17. Accordingly, all these petitions succeed and are hereby allowed and the order of termination passed against the petitioners stand quashed. Except the petitioner of Writ Petition No.7684/2017, the other persons are continuing on the basis of the stay order. However,
they be continued subject to decision by the authorities and the petitioner of Writ Petition No.7684/2017 be also reinstated if he is not in service. However, it is open to the respondents to take recourse of law in view of the foregoing observations and as per the procedure prescribed under the Scheme prepared by the Madhya Pradesh Rajya Rojgar Guarantee Parishad."
7. On the strength of judgment delivered in the matter of Ramcharan (supra), learned counsel for petitioner submits that even on completion of the contract period, if any misconduct is alleged and the order of termination is stigmatic, opportunity of hearing is essential. He further relied on the orders passed by coordinate Bench in W.P. No.20832/2017 (Dilesh Gurjar vs. State of M.P.) on dated 06.12.2017, W.P. No.14584/2020 (Ramkrishna Bilare vs. State of M.P. and others) dated 14.10.2020, W.P. No.27160/2018 (Kailash Naver vs. State of M.P. and others) dated 03.03.2021, W.P. No.15579/2017 (Rais Khan vs. State of M.P.) dated 10.10.2017, W.P. No.2423/2022 (Shivraj Gurjar vs. State of M.P.) dated 02.09.2022, W.P. No.3347/2016 (Smt. Savita Choudhary vs. State of M.P. and others) dated 11.4.2022, W.P. No.11248/2022 (Anand Patel vs. State of M.P. and others) dated 22.11.2023 and submits that in a case where in the imputation of allegation of irregularity or committing misconduct has been alleged, inquiry ought to have been conducted and without conducting inquiry the services of a contractual employee cannot be terminated even on account of expiry of the period of contract. He prays for quashment of the impugned order and issuance of directions for reinstatement of petitioner with all consequential benefits.
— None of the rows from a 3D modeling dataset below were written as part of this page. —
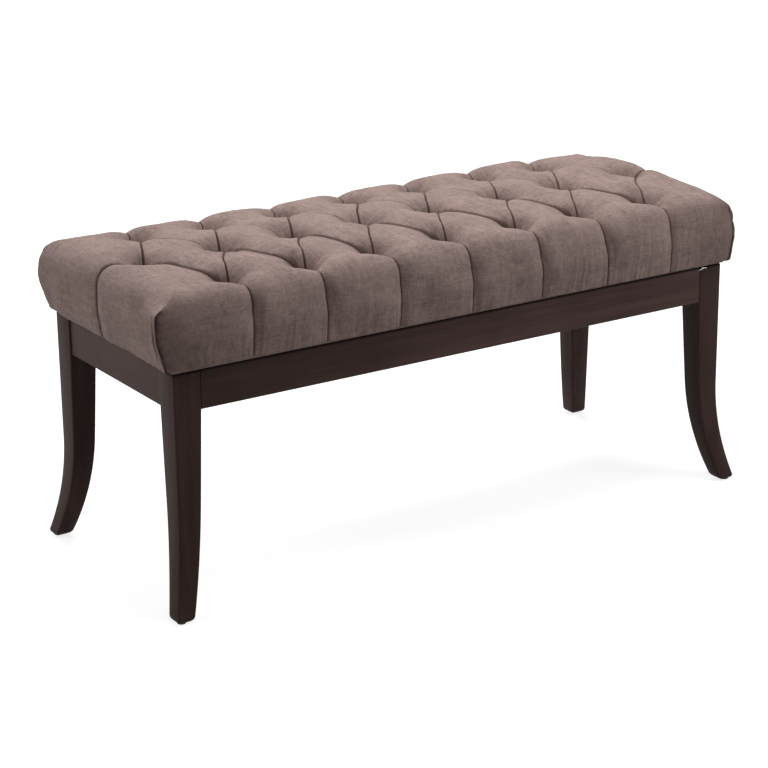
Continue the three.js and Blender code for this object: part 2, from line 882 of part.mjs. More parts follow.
for (const corner of corners) {
  addPart(`leg_${corner.name}`, legGeometry(corner), wood);
  addPart(`glide_${corner.name}`, glideGeometry(corner), plastic);
  addPart(`corner_block_${corner.name}`, cornerBlockGeometry(corner), paleWood);
  addPart(`hanger_bolt_${corner.name}`, hangerBoltGeometry(corner), steel);
  placeOnBolt(addPart(`flange_nut_${corner.name}`, flangeNutGeometry(), steel), corner);
  addPart(`seat_screw_${corner.name}`, seatScrewGeometry(corner), steel);
}
addPart("apron_front", longApronGeometry(-1), wood);
addPart("apron_rear", longApronGeometry(1), wood);
addPart("apron_left", endApronGeometry(-1), wood);
addPart("apron_right", endApronGeometry(1), wood);
addPart("slat_left", slatGeometry(-1), paleWood);
addPart("slat_right", slatGeometry(1), paleWood);
addPart("seat_board", seatBoardGeometry(), plywood);
addPart("foam_slab", foamGeometry(), foam);
addPart("seat_cover", coverGeometry(), fabric);
addPart("dust_cover", dustCoverGeometry(), blackCloth);
const rowNames = { "-1": "front", 0: "middle", 1: "rear" };
for (const tuft of tufts) {
  addPart(`tuft_tie_${rowNames[tuft.row]}_${tuft.number}`, tieGeometry(tuft.place), twine);
}

export default bench;
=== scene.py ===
"""Tufted bench: the cushion, sabre legs, cloths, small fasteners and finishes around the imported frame."""

import math
from collections import namedtuple
from types import SimpleNamespace

import bmesh
import bpy
import numpy as np
from bpy.props import FloatProperty, FloatVectorProperty, IntProperty, PointerProperty
from mathutils import Matrix, Vector


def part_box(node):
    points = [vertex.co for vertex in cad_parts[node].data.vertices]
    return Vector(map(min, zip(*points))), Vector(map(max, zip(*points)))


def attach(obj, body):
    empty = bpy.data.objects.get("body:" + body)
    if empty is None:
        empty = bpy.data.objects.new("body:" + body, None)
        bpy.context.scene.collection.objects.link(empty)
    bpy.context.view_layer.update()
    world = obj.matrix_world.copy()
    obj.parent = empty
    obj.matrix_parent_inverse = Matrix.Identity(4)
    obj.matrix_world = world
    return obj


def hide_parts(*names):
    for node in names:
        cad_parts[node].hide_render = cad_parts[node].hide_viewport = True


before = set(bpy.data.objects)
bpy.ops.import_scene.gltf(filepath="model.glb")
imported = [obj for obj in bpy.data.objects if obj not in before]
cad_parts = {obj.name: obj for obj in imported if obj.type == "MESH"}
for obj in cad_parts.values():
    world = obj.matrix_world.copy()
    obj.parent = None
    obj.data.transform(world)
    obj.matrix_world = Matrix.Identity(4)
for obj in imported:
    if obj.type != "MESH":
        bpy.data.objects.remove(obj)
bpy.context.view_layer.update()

bl_info = {
    "name": "Tufted Bench",
    "version": (1, 0, 0),
    "blender": (4, 5, 0),
    "location": "View3D > Sidebar > Bench",
    "description": "Diamond-tufted cushion, sabre legs, underside and studio for an upholstered bench",
    "category": "Add Mesh",
}

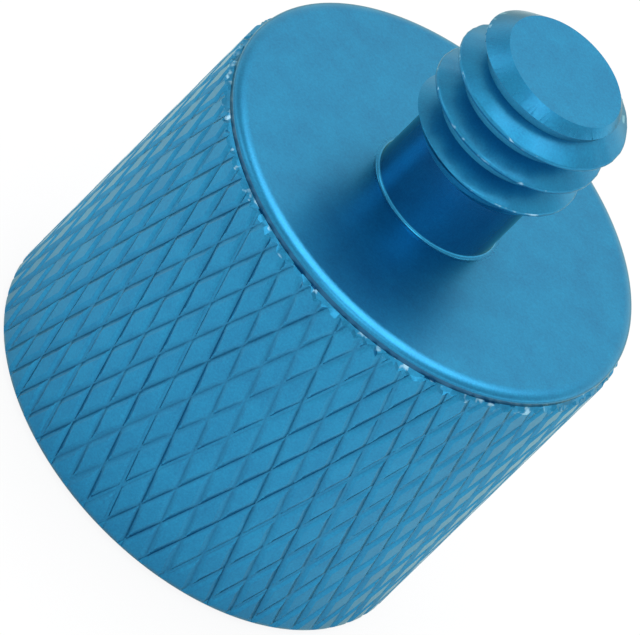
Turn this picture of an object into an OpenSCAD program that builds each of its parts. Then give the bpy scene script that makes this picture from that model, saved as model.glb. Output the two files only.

8. Per contra, learned Government Advocate Shri G.P. Singh appearing on behalf of respondent-State supported the impugned order and submits that various works were assigned to the petitioner under Pradhan Mantri Awaas Yojna and M.P. Rajya Rojgar Guarantee Yojna, but the petitioner failed to
perform the duties up to the mark and the period of contract was also completed, therefore, continuation of the services of the petitioner was not in the interest of State and public at large including the beneficiaries and consequently after issuance of notice on 09.04.2019 and 17.07.2019, impugned order was passed by which services of the petitioner were not continued. He further submits that the impugned order is not an order of termination and it is simplicator an order of informing the reasons to the petitioner for not continuing his contract. He further submits that petitioner failed to offer any explanation in respect of the allegations levelled in notices dated 09.04.2019 and 17.04.2019 and, therefore, the conduct of petitioner was not in the interest of State. He submits that Apex Court in the matter of State Bank of India vs. S.N. Goel, (2008) 8 SCC 92 has held that, a contractual employee cannot claim a direction for reinstatement of his/her services and at the most, he can only seek damages and cannot claim for specific performance. The termination order was passed simplicator taking into consideration the fact that services of the employee were not up to the mark and the prayer of reinstatement in services was declined by the Supreme Court. He prays for dismissal of the petition.
9. Heard learned counsel for the parties and perused the record.
10. It appears that the petitioner was appointed as contractual employee by appointment order dated 05.11.2012, initially for a period of one year and thereafter, he continued to work on the post of Gram Rojgar Sahayak till the passing of impugned order by which petitioner was informed that his services are not in the interest of State and public at large, and therefore, his contract cannot be continued.
11. Petitioner challenged the impugned order dated 7.8.2019 (Annexure-P-2) in the present petitioner and by order dated 01.10.2019 the effect and operation
of impugned order was stayed and on the strength of the interim order originally passed on 01.10.2019 and continued thereafter, the petitioner is still working on the post of Gram Rojgar Sahayak. It appears that respondent/State has not preferred any application for vacation of the interim relief meaning thereby the respondent/State is not having any objection if the petitioner continues on the same post on the strength of interim order.
12. In a case where some factual allegations were levelled against the employee concerned before his termination, opportunity of hearing ought to have been granted. Issuance of show cause notice and thereafter passing the termination order straight way by casting any stigma on the petitioner on the basis of material available with the employer, is not sufficient. In the present matter in the impugned order Annexure -P-2, it is not reflected that any show cause notice was issued to the petitioner or any fact finding inquiry or preliminary inquiry conducted in the matter before passing the impugned order. In the impugned order, it is specifically alleged that the petitioner had disobeyed the instructions of senior officer and failed to perform the duties and responsibilities of Gram Rojgar Sahayak. It is also alleged in the order that he flouted the instructions issued by Senior offices and acted in contravention with the terms of the contract. It is mentioned in the impugned order that due to aforesaid conduct of the petitioner, his services are not required in public interest and therefore, his contract was not continued and his services were terminated. The aforesaid allegations are stigmatic and for the purpose of basing the order of termination upon aforesaid allegations, it was essential to conduct an inquiry and grant opportunity of hearing to the delinquent Gram Rojgar Sahayak.
13. Resultantly, in view of above facts and circumstances and keeping in view that petitioner is still working on the post of Gram Rojgar Sahayak on the strength of interim relief granted by this Court, impugned order dated 07.08.2019 is hereby set aside and petitioner is reinstated. However, liberty is granted to the respondent to conduct an inquiry and pass a fresh order, after affording opportunity to the petitioner. As the petitioner is still working, he is not entitled for any consequential relief.
14. With the aforesaid liberty, present petition is disposed of. No order as to costs.